What are the differences between a standard bicycle and an e-Bike? Not much. An electric motor is attached to the chain-set (the front drive mechanism between the pedals) to which a rechargeable battery is connected. The battery is simply bolted to the bicycle frame. A controller on the handlebar is connected by cable to the motor. Electric motors and batteries are made by made by companies such as Yamaha and Panasonic, any marginal demand from e-Bikes will be welcomed but is unlikely to result in sea change for these companies. Bicycle assembly is a low-margin game. Component manufacture is more profitable and there is one component manufacturer that produces equipment at all price points and also produces an integrated component set for e-Bikes. This company is Shimano and it is held in the Cerno Global Leaders portfolio.

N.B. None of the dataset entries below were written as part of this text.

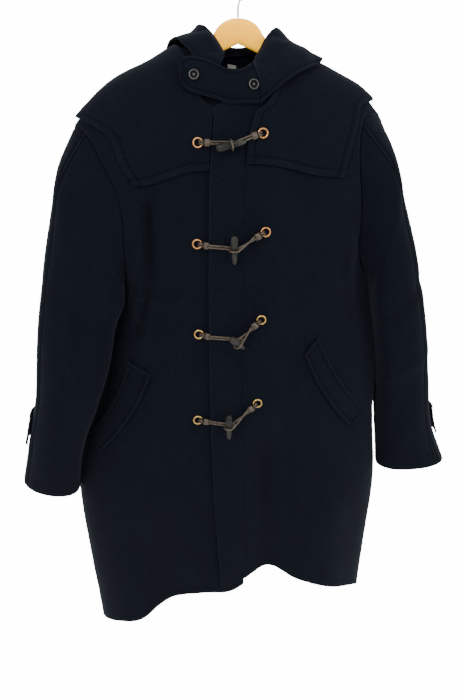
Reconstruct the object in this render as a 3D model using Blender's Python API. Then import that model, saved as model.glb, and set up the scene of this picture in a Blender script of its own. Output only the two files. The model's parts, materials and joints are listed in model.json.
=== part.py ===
"""Duffle coat on a wooden hanger.

Metres, +Z up. +X is the wearer's left, the front faces -Y, and the origin is where the
hanger's hook rests on what holds it. The coat has slid a little to the wearer's right.
"""
import math
from collections import namedtuple

import bmesh
import bpy
from mathutils import Matrix, Vector

# ---------------------------------------------------------------- driving sizes
CLOTH = 0.003            # thickness of the wool cloth
LAY = 0.0004             # gap under a piece that lies on another
LOOSE = 0.0012           # gap under a larger piece of cloth that lies on another
NECK_HALF = 0.084        # half the width of the neck opening along the shoulders
ARMPIT_Z = -0.500
ROUND_BODY = 2.6         # squareness of the body's rings
ROUND_SHOULDER = 2.3     # squareness of the shoulder's cross-section
OVERLAP_LIFT = CLOTH + 0.0010

Ring = namedtuple("Ring", "z right left front back")
BODY_RINGS = (
    Ring(z=-1.195, right=-0.280, left=0.251, front=0.108, back=0.088),
    Ring(z=-1.060, right=-0.294, left=0.260, front=0.116, back=0.096),
    Ring(z=-0.900, right=-0.306, left=0.271, front=0.121, back=0.100),
    Ring(z=-0.790, right=-0.291, left=0.263, front=0.122, back=0.101),
    Ring(z=-0.700, right=-0.2600, left=0.2545, front=0.122, back=0.100),
    Ring(z=-0.600, right=-0.2300, left=0.2425, front=0.121, back=0.098),
    Ring(z=-0.500, right=-0.213, left=0.2260, front=0.118, back=0.095),
    Ring(z=-0.380, right=-0.246, left=0.2330, front=0.116, back=0.093),
    Ring(z=-0.230, right=-0.276, left=0.248, front=0.114, back=0.092),
)

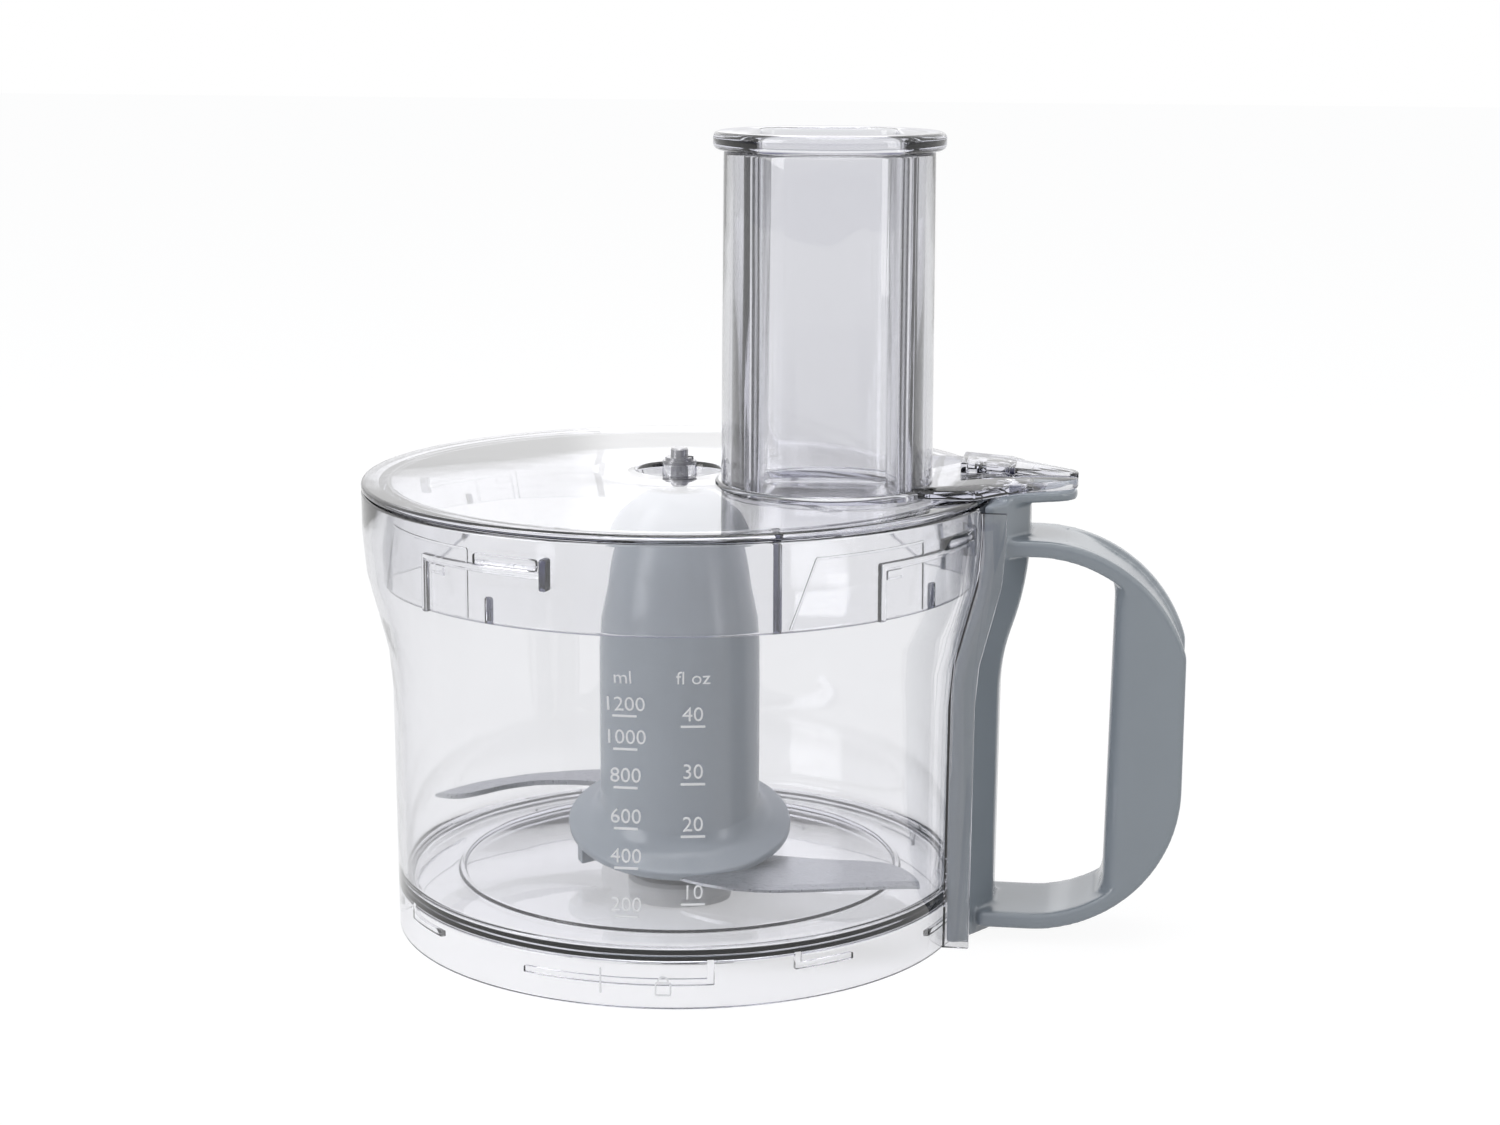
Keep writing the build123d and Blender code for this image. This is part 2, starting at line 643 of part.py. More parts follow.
def make_lid():
    """Clear lid: plate, skirt with bayonet shelves, tab with its ribbed box."""
    body = lid_plate()
    body += tube_solid(skirt_radius, skirt_radius - skirt_wall, skirt_bottom, lid_bottom + 1)

    # shelves that pass under the bowl's lugs, each with a leg, and an end stop beyond the lug
    skirt_middle = skirt_radius - skirt_wall / 2
    shelf_outer = lug_inner + bayonet_bite
    shelf_end = lug_angle - lug_span / 2 - shelf_lead
    shelf_middle = shelf_end + shelf_span / 2
    shelf_bottom = shelf_top - shelf_height
    shelf = arc_block(skirt_middle, shelf_outer, shelf_bottom, shelf_top, shelf_middle, shelf_span)
    shelf += arc_block(skirt_middle, shelf_outer, skirt_bottom, shelf_top, shelf_end, leg_span)
    stop_outer = rim_radius - wall - skin_gap
    stop_angle = lug_angle + (lug_span + leg_span) / 2 + stop_gap
    stop_top = lug_bottom + lug_height
    shelf += arc_block(skirt_middle, stop_outer, lug_bottom - stop_drop, stop_top, stop_angle, leg_span)
    # stiffening ribs inside the skirt
    rib_inner = skirt_radius - skirt_wall - skirt_rib
    shelf += arc_block(rib_inner, skirt_middle, skirt_bottom, lid_bottom, tall_rib_angle, leg_span)
    short_rib_top = skirt_bottom + short_rib_height
    shelf += arc_block(rib_inner, skirt_middle, skirt_bottom, short_rib_top, short_rib_angle, leg_span)
    for piece in around(bayonet_count, shelf):
        body += piece

    # tab: plate over the thumb plate, raised box with cross ribs on its far half
    inner_reach = rim_radius - 10
    body += extrude(Plane.XY.offset(tab_bottom) * tab_outline(0), tab_thick)
    box_length = tab_nose - inner_reach - 3
    outer_box = Pos(inner_reach, 0, 0) * box_wedge(box_length, box_depth, tab_bottom, box_top, 0)
    inner_box = box_wedge(box_length, box_depth, tab_bottom - 1, box_top, box_wall)
    inner_box = Pos(inner_reach, 0, 0) * inner_box
    inner_box -= rod_solid(rim_radius + box_wall, 0, lid_rim_top)
    plan = extrude(Plane.XY.offset(tab_bottom - 1) * tab_outline(0), 12)
    body += outer_box & plan
    body -= inner_box & extrude(Plane.XY.offset(tab_bottom - 1) * tab_outline(box_wall), 12)
    for place in box_rib_places:
        rib = Box(box_rib, box_depth - 1, 8, align=(Align.CENTER, Align.CENTER, Align.MIN))
        body += Pos(rim_radius + place, box_depth / 2, tab_bottom) * rib & outer_box & plan

    # collar round the feed tube's hole, and the hole itself
    collar_top = lid_rim_top + tube_collar_height
    body += at_tube(rod_solid(tube_radius + tube_collar, lid_rim_top - 1.5, collar_top))
    body -= at_tube(rod_solid(tube_radius, tube_bottom - 2, tube_top))

    # cam groove in the tab's underside: it lets the interlock rod rise as the lid turns
    slope = cam_steepness * rod_travel / (radians(lid_unlock_angle) * rod_upper_x)
    start = rod_width / 2
    run = tab_shoulder + 10
    wedge = Plane.YZ * make_face(Polyline(
        (start, tab_bottom), (-run, tab_bottom + slope * (run + start)), (-run, tab_bottom - 2),
        (start, tab_bottom - 2), close=True,
    ))
    groove = Pos(rod_upper_x, 0, 0) * extrude(wedge, 20, both=True)
    half_groove = rod_thick / 2 + 2 * skin_gap
    return body - (groove & tube_solid(rod_upper_x + half_groove, rod_upper_x - half_groove, 0, box_top))


def box_wedge(length, depth, bottom, top, inset):
    """Low box whose roof slopes down to the tab's nose; inset shrinks it."""
    side = make_face(Polyline(
        (inset, bottom), (length - inset, bottom), (length - inset, top - box_slope - inset),
        (inset, top - inset), close=True,
    ))
    return Pos(0, depth - inset, 0) * extrude(Plane.XZ * side, depth - 2 * inset)


def make_feed_tube():
    """Slightly tapered tube welded into the lid's collar."""
    inner = tube_radius - tube_wall
    return at_tube(turned_points(
        (inner, tube_bottom), (tube_radius, tube_bottom), (tube_radius - tube_draft, tube_top),
        (inner - tube_draft, tube_top),
    ))


def make_lid_pin():
    """Steel pin through the lid's boss: a collar below, a clip groove above."""
    collar_top = recess_floor - lid_thick - running_gap
    pin = rod_solid(pin_radius, hub_top - pin_reach, pin_top)
    pin = chamfer(pin.edges().filter_by(GeomType.CIRCLE), 0.4)
    pin += rod_solid(pin_radius + pin_collar_rim, collar_top - pin_collar_thick, collar_top)
    groove_bottom = boss_top + running_gap + pin_washer_thick
    groove_top = groove_bottom + pin_clip_thick
    return pin - tube_solid(pin_radius + 1, pin_radius - groove_depth, groove_bottom, groove_top)


def make_pin_washer():
    """Washer between the lid's boss and the pin's clip."""
    bottom = boss_top + running_gap
    outer = pin_radius + pin_washer_rim
    return tube_solid(outer, pin_radius + running_gap, bottom, bottom + pin_washer_thick)


def make_pin_clip():
    """Spring clip in the pin's groove."""
    bottom = boss_top + running_gap + pin_washer_thick
    inner = pin_radius - groove_depth
    return open_ring(pin_radius + pin_clip_rim, inner, bottom, bottom + pin_clip_thick)


# ---------------------------------------------------------------- pusher
def make_pusher():
    """Hollow pusher: square cup, side wings that fit the tube, round flange on top."""
    flange_bottom = tube_top + seat_gap
    cup_bottom = tube_bottom + 1.5
    cup = RectangleRounded(cup_side, cup_side, cup_corner)
    room = RectangleRounded(cup_side - 2 * cup_wall, cup_side - 2 * cup_wall, cup_corner - cup_wall)
    body = extrude(Plane.XY.offset(cup_bottom) * cup, flange_bottom - cup_bottom + 1)
    flange = rod_solid(tube_radius + flange_rim, flange_bottom, flange_bottom + flange_thick)
    flange = fillet(flange.edges().filter_by(GeomType.CIRCLE), flange_edge)
    body += flange
    wing_radius = tube_radius - tube_wall - tube_draft - skin_gap
    wing_span = 2 * wing_half_angle
    for middle in (0, 180):
        wing = (wing_radius - wing_wall, wing_radius, cup_bottom, flange_bottom + 1)
        body += arc_block(*wing, middle, wing_span)
        web = Box(wing_radius - cup_side / 2, wing_wall, flange_bottom - cup_bottom, align=(
            Align.MIN, Align.CENTER, Align.MIN))
        web -= Pos(2.2, 0, flange_bottom - cup_bottom - notch_height) * Box(notch_width, 5, 2 * notch_height)
        body += Rot(0, 0, middle) * Pos(cup_side / 2 - 0.5, 0, cup_bottom) * web
    body -= extrude(Plane.XY.offset(cup_bottom + cup_wall) * room, tube_length + 20)
    return at_tube(Rot(0, 0, pusher_turn - tube_angle) * body)


# ---------------------------------------------------------------- handle
def strap_outline():
    """Side view of the strap's outside: straight arms, two bends and the grip."""
    high_x, high_z = upper_bend_x, handle_top - upper_bend
    low_x, low_z = grip_outer - lower_bend, handle_bottom + lower_bend
    corner_z = high_z + sqrt(upper_bend ** 2 - (grip_outer - high_x) ** 2)
    slant = sin(radians(45))
    root = base_radius + 2
    return Wire([
        Line((root, handle_bottom), (low_x, handle_bottom)),
        ThreePointArc(
            (low_x, handle_bottom), (low_x + lower_bend * slant, low_z - lower_bend * slant),
            (grip_outer, low_z),
        ),
        Line((grip_outer, low_z), (grip_outer, corner_z)),
        ThreePointArc(
            (grip_outer, corner_z), (high_x + upper_bend * slant, high_z + upper_bend * slant),
            (high_x, handle_top),
        ),
        Line((high_x, handle_top), (root, handle_top)),
        Line((root, handle_top), (root, handle_bottom)),
    ])


def make_strap():
    """Band that forms arms and outer face, with the rounded grip inside its bends."""
    outline = make_face(strap_outline())
    half = handle_width / 2
    band = extrude(Plane.XZ * (outline - offset(outline, -arm_thick)), half, both=True)
    keep = Pos(base_radius + 2 + arm_thick, 0, 0) * Box(
        200, 100, 400, align=(Align.MIN, Align.CENTER, Align.CENTER))
    band &= keep
    scoop = extrude(Plane.XZ * (outline - offset(outline, -scoop_depth)), scoop_width / 2, both=True)
    outer_side = Box(200, 100, 400, align=(Align.MIN, Align.CENTER, Align.CENTER))
    band -= scoop & Pos(upper_bend_x + 8, 0, 0) * outer_side

    grip_inner = grip_outer - grip_thick
    arm_low = handle_bottom + lower_arm_thick
    arm_high = handle_top - arm_thick
    start_x = grip_inner - window_corner - 4
    path = FilletPolyline(
        (start_x, arm_high), (grip_inner + grip_lean, arm_high), (grip_inner - grip_lean, arm_low),
        (start_x, arm_low), radius=window_corner,
    )
    path = Plane.XZ * path
    section = Pos(0, grip_thick / 2) * Rectangle(handle_width, grip_thick - 1)
    section = fillet(section.vertices().group_by(Axis.Y)[0], grip_edge)
    core = sweep(Plane(origin=path @ 0, x_dir=(0, 1, 0), z_dir=path % 0) * section, path)
    core &= extrude(Plane.XZ * offset(outline, -scoop_depth - 0.3), half + 1, both=True)
    return band + core


def make_handle():
    """Grey moulding: hollow spine, strap handle and thumb plate."""
    outside = spine_sweep(0, spine_foot, plate_bottom + 1)
    hollow = spine_sweep(spine_wall, spine_foot - 1, plate_bottom - spine_wall)
    body = make_strap() + outside
    plate = nose_plate(tab_nose, thumb_nose_radius, rim_radius + 4, thumb_half_width)
    body += extrude(Plane.XY.offset(plate_bottom) * plate, thumb_plate_thick)
    body -= hollow
    boss_bottom = screw_lug_bottom + screw_lug_thick
    boss_top_z = screw_lug_bottom + screw_length + 2
    for side in (-1, 1):
        body += screw_block(side, boss_bottom, boss_top_z) & outside
        body -= at_screw(side) * rod_solid(screw_radius, 0, screw_lug_bottom + screw_length)
    body -= bowl_envelope(0, -1, bowl_height + 10)
    slot = Box(rod_thick + 2 * skin_gap, rod_width + 2 * skin_gap, 20)
    return body - Pos(rod_upper_x, 0, thumb_plate_top) * slot


def make_handle_screws():
    """Two pan-head screws that go up through the bowl's lugs into the handle."""
    head_bottom = screw_lug_bottom - screw_head_thick
    screw = rod_solid(screw_head_radius, head_bottom, screw_lug_bottom)
    screw += rod_solid(screw_radius, screw_lug_bottom, screw_lug_bottom + screw_length - 1)
    cross = Box(2.6, 0.6, 0.8) + Box(0.6, 2.6, 0.8)
    screw -= Pos(0, 0, head_bottom) * cross
    return Compound([at_screw(side) * screw for side in (-1, 1)])


# ---------------------------------------------------------------- interlock
def make_interlock_rod():
    """Cranked bar in the spine that the lid's tab pushes down."""
    half = rod_thick / 2
    bend_low, bend_high = flare_bottom + rod_bend_margin[0], flare_top + rod_bend_margin[1]
    middle = [
        (rod_lower_x, rod_foot), (rod_lower_x, bend_low), (rod_upper_x, bend_high), (rod_upper_x, rod_top)
    ]
    left = [(x - half, z) for x, z in middle]
    right = [(x + half, z) for x, z in reversed(middle)]
    bar = extrude(Plane.XZ * make_face(Polyline(*left, *right, close=True)), rod_width / 2, both=True)
    return bar + Pos(rod_lower_x, 0, 0) * rod_solid(stem_radius, stem_bottom, rod_foot)


def make_channel_cap():
    """Plug in the spine's foot that guides the rod's stem and carries its spring."""
    half = screw_offset - screw_head_radius - 1.0
    cap = spine_sweep(spine_wall, screw_lug_bottom, cap_top)
    cap &= Pos(rod_lower_x, 0, 0) * Box(60, 2 * half, 60)
    cap -= bowl_envelope(0, -1, bowl_height)
    return cap - Pos(rod_lower_x, 0, 0) * rod_solid(stem_radius + 0.3, 0, cap_top + 1)


def make_interlock_spring():
    """Compression spring round the rod's stem."""
    free = rod_foot - cap_top - 2 * spring_wire
    coil = Helix(pitch=free / spring_turns, height=free, radius=stem_radius + 0.5 + spring_wire)
    start = Plane(origin=coil @ 0, z_dir=coil % 0)
    return Pos(rod_lower_x, 0, cap_top + spring_wire) * sweep(start * RegularPolygon(spring_wire, 6), coil)


# ---------------------------------------------------------------- export
parts = {
    "bowl": make_bowl,
    "bearing_bush": make_bearing_bush,
    "shaft_seal": make_shaft_seal,
    "handle": make_handle,
    "handle_screws": make_handle_screws,
    "channel_cap": make_channel_cap,
    "interlock_spring": make_interlock_spring,
    "interlock_rod": make_interlock_rod,
    "drive_shaft": make_drive_shaft,
    "thrust_washer": make_thrust_washer,
    "shaft_circlip": make_shaft_circlip,
    "drive_coupling": make_drive_coupling,
    "coupling_pin": make_coupling_pin,
    "knife_hub": make_knife_hub,
    "hub_socket": make_hub_socket,
    "pin_bush": make_pin_bush,
    "lower_blade": make_lower_blade,
    "upper_blade": make_upper_blade,
    "lid": make_lid,
    "feed_tube": make_feed_tube,
    "lid_pin": make_lid_pin,
    "pin_washer": make_pin_washer,
    "pin_clip": make_pin_clip,
    "pusher": make_pusher,
}
for name, make in parts.items():
    export_step(make(), f"parts/{name}.step")
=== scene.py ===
import bmesh
import bpy
import numpy as np
from math import ceil, cos, hypot, pi, radians, sin, tan
from mathutils import Matrix, Vector
from mathutils.bvhtree import BVHTree


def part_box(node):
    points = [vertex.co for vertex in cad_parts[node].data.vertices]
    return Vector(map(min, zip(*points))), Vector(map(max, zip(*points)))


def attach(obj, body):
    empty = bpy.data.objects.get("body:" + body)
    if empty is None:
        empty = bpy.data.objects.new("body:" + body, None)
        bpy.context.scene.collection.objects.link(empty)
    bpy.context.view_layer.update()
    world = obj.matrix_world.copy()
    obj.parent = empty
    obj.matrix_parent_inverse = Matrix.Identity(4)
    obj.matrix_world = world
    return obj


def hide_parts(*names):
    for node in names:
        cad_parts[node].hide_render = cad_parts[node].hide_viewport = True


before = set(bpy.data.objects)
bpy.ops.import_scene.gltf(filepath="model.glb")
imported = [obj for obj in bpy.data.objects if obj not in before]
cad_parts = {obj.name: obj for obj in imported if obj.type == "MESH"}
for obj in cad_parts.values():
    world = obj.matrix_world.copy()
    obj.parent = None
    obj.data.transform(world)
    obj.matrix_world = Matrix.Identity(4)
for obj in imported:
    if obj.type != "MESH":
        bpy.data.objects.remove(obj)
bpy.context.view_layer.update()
scene = bpy.context.scene
mm = 0.001

# ------------------------------------------------------------ camera and studio
# A short telephoto lens a little above the lid looks down on the bowl, which stands
# on a white sweep.  Large soft boxes stand to the left and overhead, a weak one right.
lens = 65.7
camera = bpy.data.objects.new("camera", bpy.data.cameras.new("camera"))
camera.data.lens = lens
camera.data.sensor_width = 36
look = Matrix.Rotation(radians(8), 4, "Z") @ Matrix.Rotation(radians(78.2), 4, "X")
roll = Matrix.Rotation(0.004, 4, "Z")
camera.matrix_world = Matrix.Translation((0.1264, -0.7550, 0.2637)) @ look @ roll
scene.collection.objects.link(camera)
scene.camera = camera
scene.view_settings.view_transform = "Standard"
scene.cycles.max_bounces = 40
scene.cycles.transmission_bounces = 40
scene.cycles.transparent_max_bounces = 40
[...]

Away from investment, the development of e-Bikes provides plenty of food for thought. The application of power assistance to a pedal cycle is not a new concept – recall that the Deliveroo and Uber Eats delivery people arrive on a Moped – (Motor-velocipede). In 1912, a company called Douglas slotted a single cylinder petrol engine into the diamond of a bicycle frame. Ultimately, mopeds have morphed into low powered motor-bikes and are regulated as such – tax, insurance, MOT, licence, helmet, restriction to roads all apply and stand in the way of free movement. The e-Bike, by contrast, is lightly regulated. Provided the power unit is limited to 250 watts and the power cannot be used above 15.5mph, an e-bike can be freely purchased and ridden from the shop by anyone over the age of 14 on any path open to bicycles. Will the electrically assisted bicycle morph into the electric motorbike and how will regulation develop?

The bicycle provides many people with their first taste of independence, will the addition of a bit of electric juice change the ability of free-rider to enjoy the wind in their hair?